> DIRECTIONS FOR THIS TASK
Can you transcribe every line exactly and leave the pictures behind?

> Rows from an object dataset

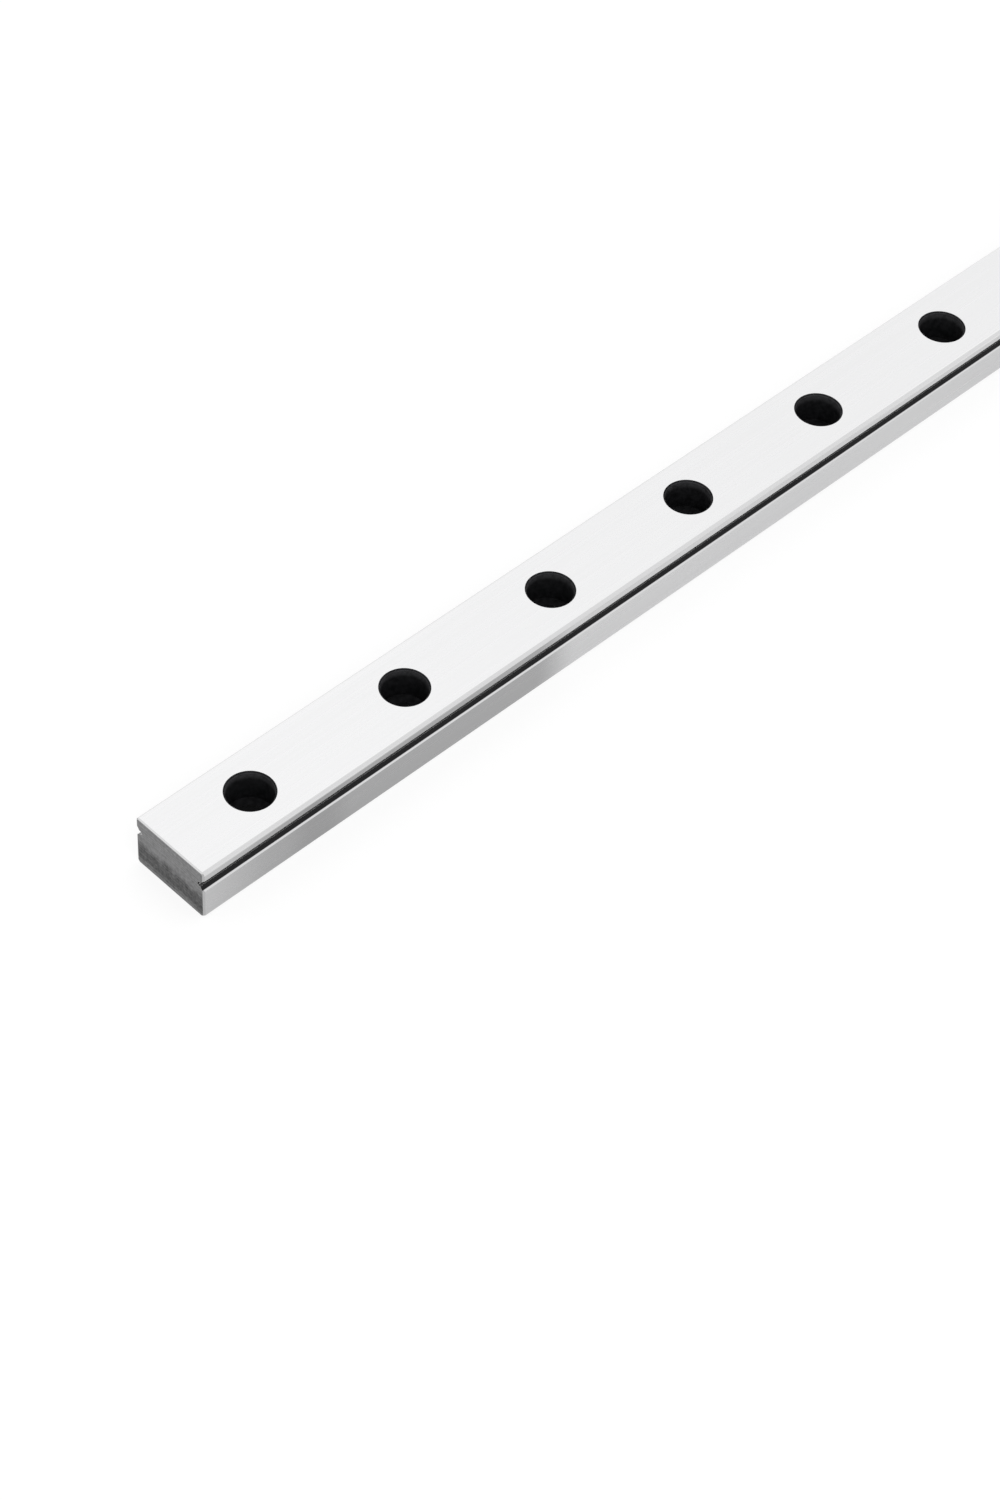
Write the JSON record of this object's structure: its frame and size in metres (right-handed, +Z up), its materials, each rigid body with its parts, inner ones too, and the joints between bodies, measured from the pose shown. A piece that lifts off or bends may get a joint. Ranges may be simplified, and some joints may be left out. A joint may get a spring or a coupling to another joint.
{
  "type": "profile linear guide rail",
  "caption": "Straight steel guide rail with a gothic-arch ball track along each side and a row of counterbored screw holes, on which a ball carriage slides.",
  "frame": {"origin": "middle of the ground underside, half way along the rail and half way across it", "axes": "+X along the rail, +Y across it, +Z up, out of the top face with the screw head seats"},
  "size_m": [0.3, 0.012, 0.008],
  "materials": {
    "ground_steel": "fine ground hardened steel, bright, with dark unground holes and relief slots"
  },
  "bodies": {
    "root": {"guide_rail": "ground_steel"}
  },
  "joints": []
}
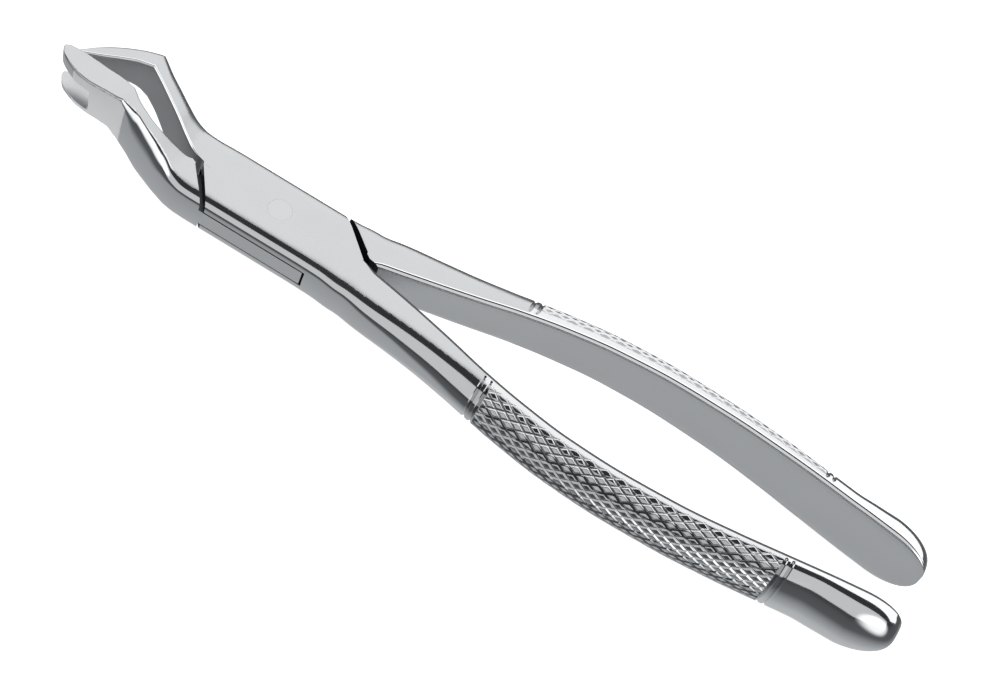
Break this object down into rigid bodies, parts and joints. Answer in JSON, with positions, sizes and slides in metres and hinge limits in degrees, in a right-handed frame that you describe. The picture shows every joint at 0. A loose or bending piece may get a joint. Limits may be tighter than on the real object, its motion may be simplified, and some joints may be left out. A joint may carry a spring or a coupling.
{
  "type": "dental extraction forceps",
  "caption": "Box-jointed tooth extraction forceps with a pointed beak facing a forked beak, both raised above the joint, and bowed handles with knurled grips.",
  "frame": {"origin": "on the pivot axis at the underside of the box joint", "axes": "+X from the pivot to the beaks, along the instrument; +Y towards the box arm's handle; +Z along the pivot, up towards the side the beaks are raised to"},
  "size_m": [0.1768, 0.0352, 0.0226],
  "materials": {
    "steel": "satin to bright polished stainless steel"
  },
  "bodies": {
    "box_side": {"box_arm": "steel", "rivet_pin": "steel"},
    "male_side": {"male_arm": "steel"}
  },
  "joints": [
    {"name": "pivot", "type": "hinge", "parent": "box_side", "child": "male_side", "pos_m": [0, 0, 0.0041], "axis": [0, 0, 1], "range_deg": [-2.5, 20]}
  ]
}
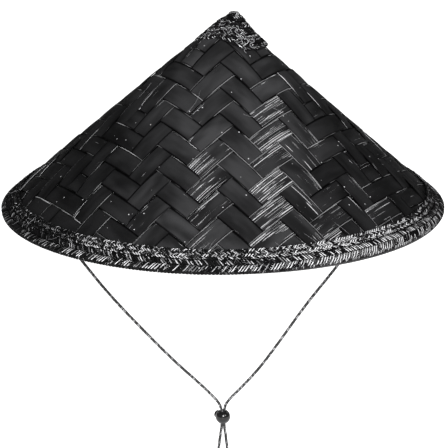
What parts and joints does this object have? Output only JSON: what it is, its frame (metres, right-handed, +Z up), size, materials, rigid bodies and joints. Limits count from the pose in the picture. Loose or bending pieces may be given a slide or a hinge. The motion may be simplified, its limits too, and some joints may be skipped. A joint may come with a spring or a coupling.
{
  "type": "conical hat",
  "caption": "Black woven bamboo conical hat with a plaited brim band and peak cap, an inner head ring, and a chin cord gathered by a sliding ball-shaped cord lock.",
  "frame": {"origin": "centre of the head ring, half way up its inner face", "axes": "+Z up towards the peak, -Y the front, +X the wearer's side on the right of a front view"},
  "size_m": [0.4199, 0.42, 0.4453],
  "materials": {
    "woven_splint": "black-stained split bamboo, satin with scuffed pale fibres",
    "peak_plait": "black-stained plaited splint with pale frayed edges",
    "brim_plait": "black-stained plaited splint with pale edges",
    "edge_binding": "black-stained splint wrapping",
    "cane_hoop": "black-stained cane, satin",
    "ring_splint": "black-stained bent splint, satin",
    "chin_cord": "fine black braid with grey flecks",
    "lock_plastic": "glossy black",
    "button_plastic": "glossy black",
    "spring_steel": "bright wire"
  },
  "bodies": {
    "hat": {"front_left_splints": "woven_splint", "front_right_splints": "woven_splint", "back_splints": "woven_splint", "peak_tip_knot": "peak_plait", "peak_cap_braid": "peak_plait", "peak_edge_braid": "peak_plait", "upper_brim_braid": "brim_plait", "middle_brim_braid": "brim_plait", "lower_brim_braid": "brim_plait", "rim_binding": "edge_binding", "rim_hoop": "cane_hoop", "inner_rim_hoop": "cane_hoop", "inner_rim_lashings": "edge_binding", "inner_edge_braid": "brim_plait", "head_ring_inner_hoop": "ring_splint", "head_ring_outer_hoop": "ring_splint", "head_ring_hangers": "ring_splint", "left_anchor_knot": "chin_cord", "right_anchor_knot": "chin_cord", "left_leg_cord": "chin_cord", "right_leg_cord": "chin_cord"},
    "cord_lock": {"cord_lock_body": "lock_plastic", "cord_lock_spring": "spring_steel"},
    "lock_button": {"cord_lock_button": "button_plastic"},
    "cord_ends": {"left_tail_cord": "chin_cord", "right_tail_cord": "chin_cord", "left_end_knot": "chin_cord", "right_end_knot": "chin_cord"}
  },
  "joints": [
    {"name": "cord_lock_slide", "type": "slide", "parent": "hat", "child": "cord_lock", "axis": [0, 0, 1], "range_m": [-0.03, 0.11], "deforming": ["left_leg_cord", "right_leg_cord"]},
    {"name": "button_press", "type": "slide", "parent": "cord_lock", "child": "lock_button", "axis": [0.6198, -0.7848, 0], "range_m": [0, 0.0016], "stiffness_N_per_m": 800, "springref_m": -0.003, "deforming": ["cord_lock_spring"]},
    {"name": "cord_end_slide", "type": "slide", "parent": "cord_lock", "child": "cord_ends", "axis": [0, 0, 1], "range_m": [-0.08, 0.022], "deforming": ["left_tail_cord", "right_tail_cord"]}
  ],
  "couplings": [
    {"joint": "cord_end_slide", "follows": "cord_lock_slide", "ratio": -0.7}
  ]
}
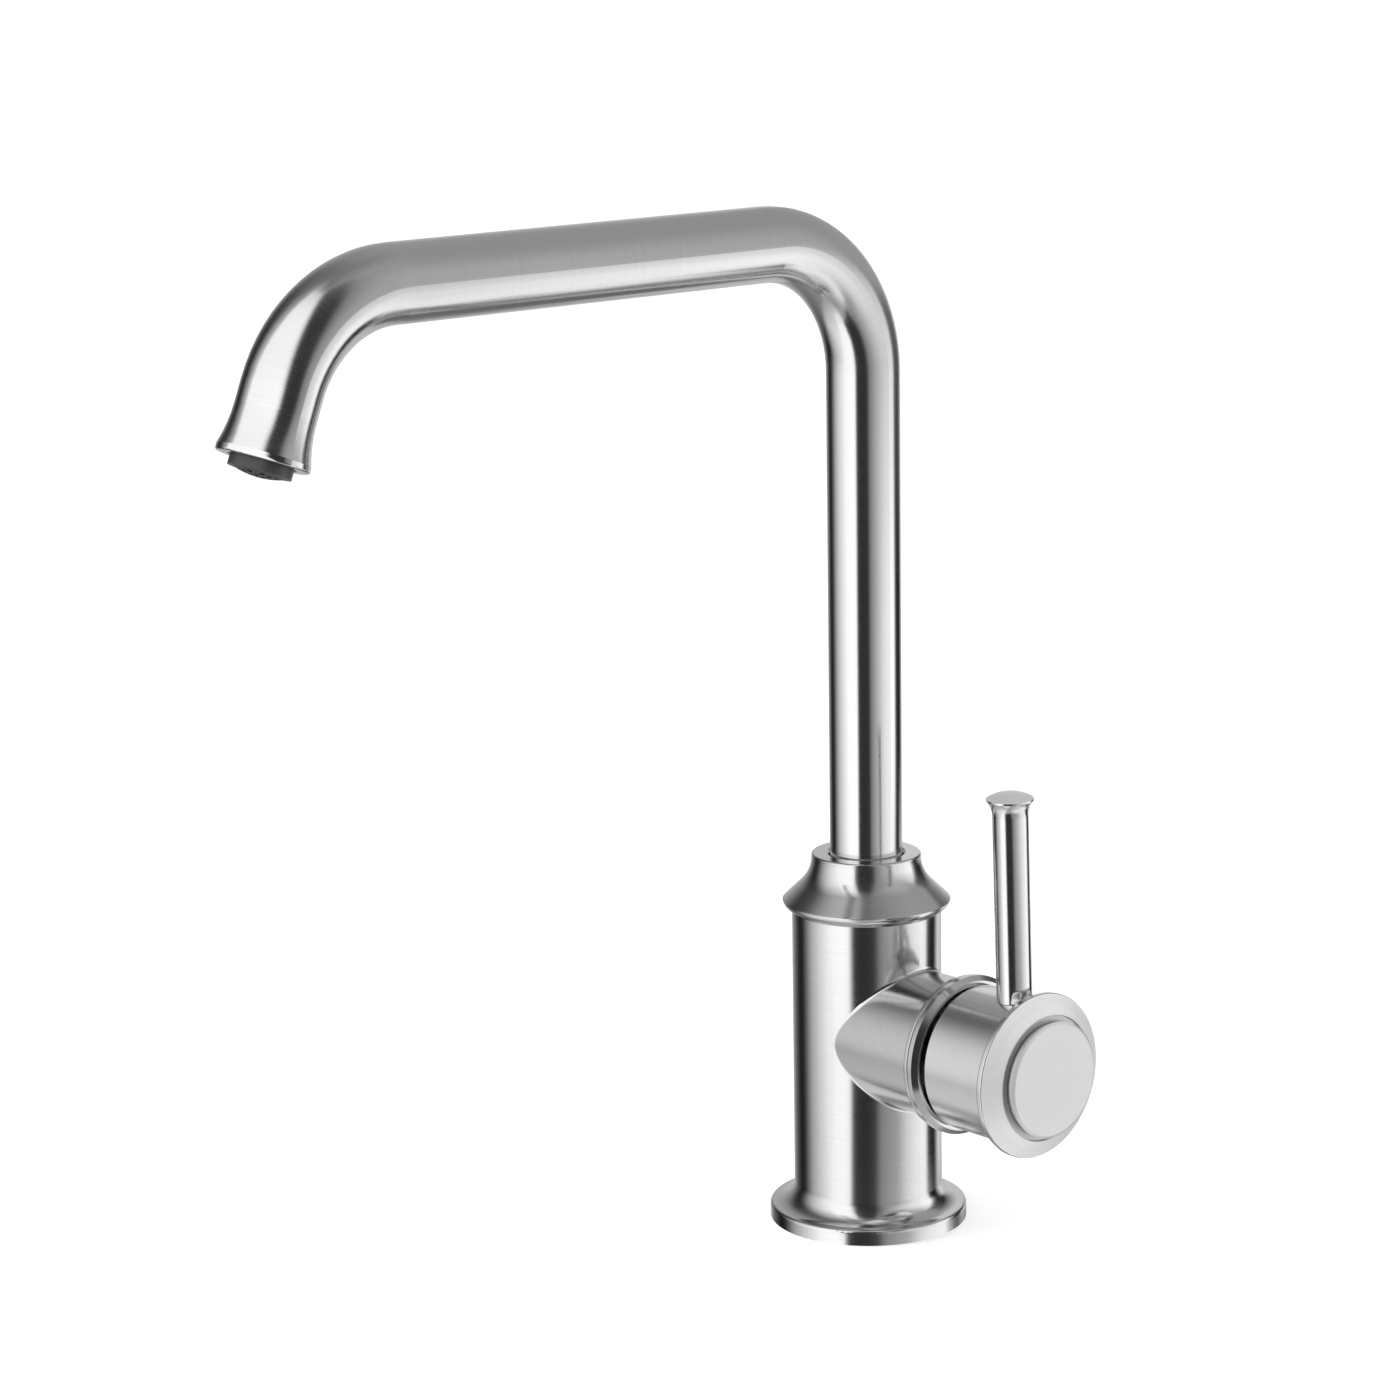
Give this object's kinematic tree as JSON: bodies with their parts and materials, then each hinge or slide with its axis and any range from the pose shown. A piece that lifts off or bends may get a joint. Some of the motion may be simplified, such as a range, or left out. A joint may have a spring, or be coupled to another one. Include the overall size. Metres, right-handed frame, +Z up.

> SOLUTION TO THE EXERCISE
Write the JSON record of this object's structure: its frame and size in metres (right-handed, +Z up), its materials, each rigid body with its parts, inner ones too, and the joints between bodies, measured from the pose shown. A piece that lifts off or bends may get a joint. Ranges may be simplified, and some joints may be left out. A joint may get a spring or a coupling to another joint.
{
  "type": "profile linear guide rail",
  "caption": "Straight steel guide rail with a gothic-arch ball track along each side and a row of counterbored screw holes, on which a ball carriage slides.",
  "frame": {"origin": "middle of the ground underside, half way along the rail and half way across it", "axes": "+X along the rail, +Y across it, +Z up, out of the top face with the screw head seats"},
  "size_m": [0.3, 0.012, 0.008],
  "materials": {
    "ground_steel": "fine ground hardened steel, bright, with dark unground holes and relief slots"
  },
  "bodies": {
    "root": {"guide_rail": "ground_steel"}
  },
  "joints": []
}
Break this object down into rigid bodies, parts and joints. Answer in JSON, with positions, sizes and slides in metres and hinge limits in degrees, in a right-handed frame that you describe. The picture shows every joint at 0. A loose or bending piece may get a joint. Limits may be tighter than on the real object, its motion may be simplified, and some joints may be left out. A joint may carry a spring or a coupling.
{
  "type": "dental extraction forceps",
  "caption": "Box-jointed tooth extraction forceps with a pointed beak facing a forked beak, both raised above the joint, and bowed handles with knurled grips.",
  "frame": {"origin": "on the pivot axis at the underside of the box joint", "axes": "+X from the pivot to the beaks, along the instrument; +Y towards the box arm's handle; +Z along the pivot, up towards the side the beaks are raised to"},
  "size_m": [0.1768, 0.0352, 0.0226],
  "materials": {
    "steel": "satin to bright polished stainless steel"
  },
  "bodies": {
    "box_side": {"box_arm": "steel", "rivet_pin": "steel"},
    "male_side": {"male_arm": "steel"}
  },
  "joints": [
    {"name": "pivot", "type": "hinge", "parent": "box_side", "child": "male_side", "pos_m": [0, 0, 0.0041], "axis": [0, 0, 1], "range_deg": [-2.5, 20]}
  ]
}
What parts and joints does this object have? Output only JSON: what it is, its frame (metres, right-handed, +Z up), size, materials, rigid bodies and joints. Limits count from the pose in the picture. Loose or bending pieces may be given a slide or a hinge. The motion may be simplified, its limits too, and some joints may be skipped. A joint may come with a spring or a coupling.
{
  "type": "conical hat",
  "caption": "Black woven bamboo conical hat with a plaited brim band and peak cap, an inner head ring, and a chin cord gathered by a sliding ball-shaped cord lock.",
  "frame": {"origin": "centre of the head ring, half way up its inner face", "axes": "+Z up towards the peak, -Y the front, +X the wearer's side on the right of a front view"},
  "size_m": [0.4199, 0.42, 0.4453],
  "materials": {
    "woven_splint": "black-stained split bamboo, satin with scuffed pale fibres",
    "peak_plait": "black-stained plaited splint with pale frayed edges",
    "brim_plait": "black-stained plaited splint with pale edges",
    "edge_binding": "black-stained splint wrapping",
    "cane_hoop": "black-stained cane, satin",
    "ring_splint": "black-stained bent splint, satin",
    "chin_cord": "fine black braid with grey flecks",
    "lock_plastic": "glossy black",
    "button_plastic": "glossy black",
    "spring_steel": "bright wire"
  },
  "bodies": {
    "hat": {"front_left_splints": "woven_splint", "front_right_splints": "woven_splint", "back_splints": "woven_splint", "peak_tip_knot": "peak_plait", "peak_cap_braid": "peak_plait", "peak_edge_braid": "peak_plait", "upper_brim_braid": "brim_plait", "middle_brim_braid": "brim_plait", "lower_brim_braid": "brim_plait", "rim_binding": "edge_binding", "rim_hoop": "cane_hoop", "inner_rim_hoop": "cane_hoop", "inner_rim_lashings": "edge_binding", "inner_edge_braid": "brim_plait", "head_ring_inner_hoop": "ring_splint", "head_ring_outer_hoop": "ring_splint", "head_ring_hangers": "ring_splint", "left_anchor_knot": "chin_cord", "right_anchor_knot": "chin_cord", "left_leg_cord": "chin_cord", "right_leg_cord": "chin_cord"},
    "cord_lock": {"cord_lock_body": "lock_plastic", "cord_lock_spring": "spring_steel"},
    "lock_button": {"cord_lock_button": "button_plastic"},
    "cord_ends": {"left_tail_cord": "chin_cord", "right_tail_cord": "chin_cord", "left_end_knot": "chin_cord", "right_end_knot": "chin_cord"}
  },
  "joints": [
    {"name": "cord_lock_slide", "type": "slide", "parent": "hat", "child": "cord_lock", "axis": [0, 0, 1], "range_m": [-0.03, 0.11], "deforming": ["left_leg_cord", "right_leg_cord"]},
    {"name": "button_press", "type": "slide", "parent": "cord_lock", "child": "lock_button", "axis": [0.6198, -0.7848, 0], "range_m": [0, 0.0016], "stiffness_N_per_m": 800, "springref_m": -0.003, "deforming": ["cord_lock_spring"]},
    {"name": "cord_end_slide", "type": "slide", "parent": "cord_lock", "child": "cord_ends", "axis": [0, 0, 1], "range_m": [-0.08, 0.022], "deforming": ["left_tail_cord", "right_tail_cord"]}
  ],
  "couplings": [
    {"joint": "cord_end_slide", "follows": "cord_lock_slide", "ratio": -0.7}
  ]
}
Give this object's kinematic tree as JSON: bodies with their parts and materials, then each hinge or slide with its axis and any range from the pose shown. A piece that lifts off or bends may get a joint. Some of the motion may be simplified, such as a range, or left out. A joint may have a spring, or be coupled to another one. Include the overall size. Metres, right-handed frame, +Z up.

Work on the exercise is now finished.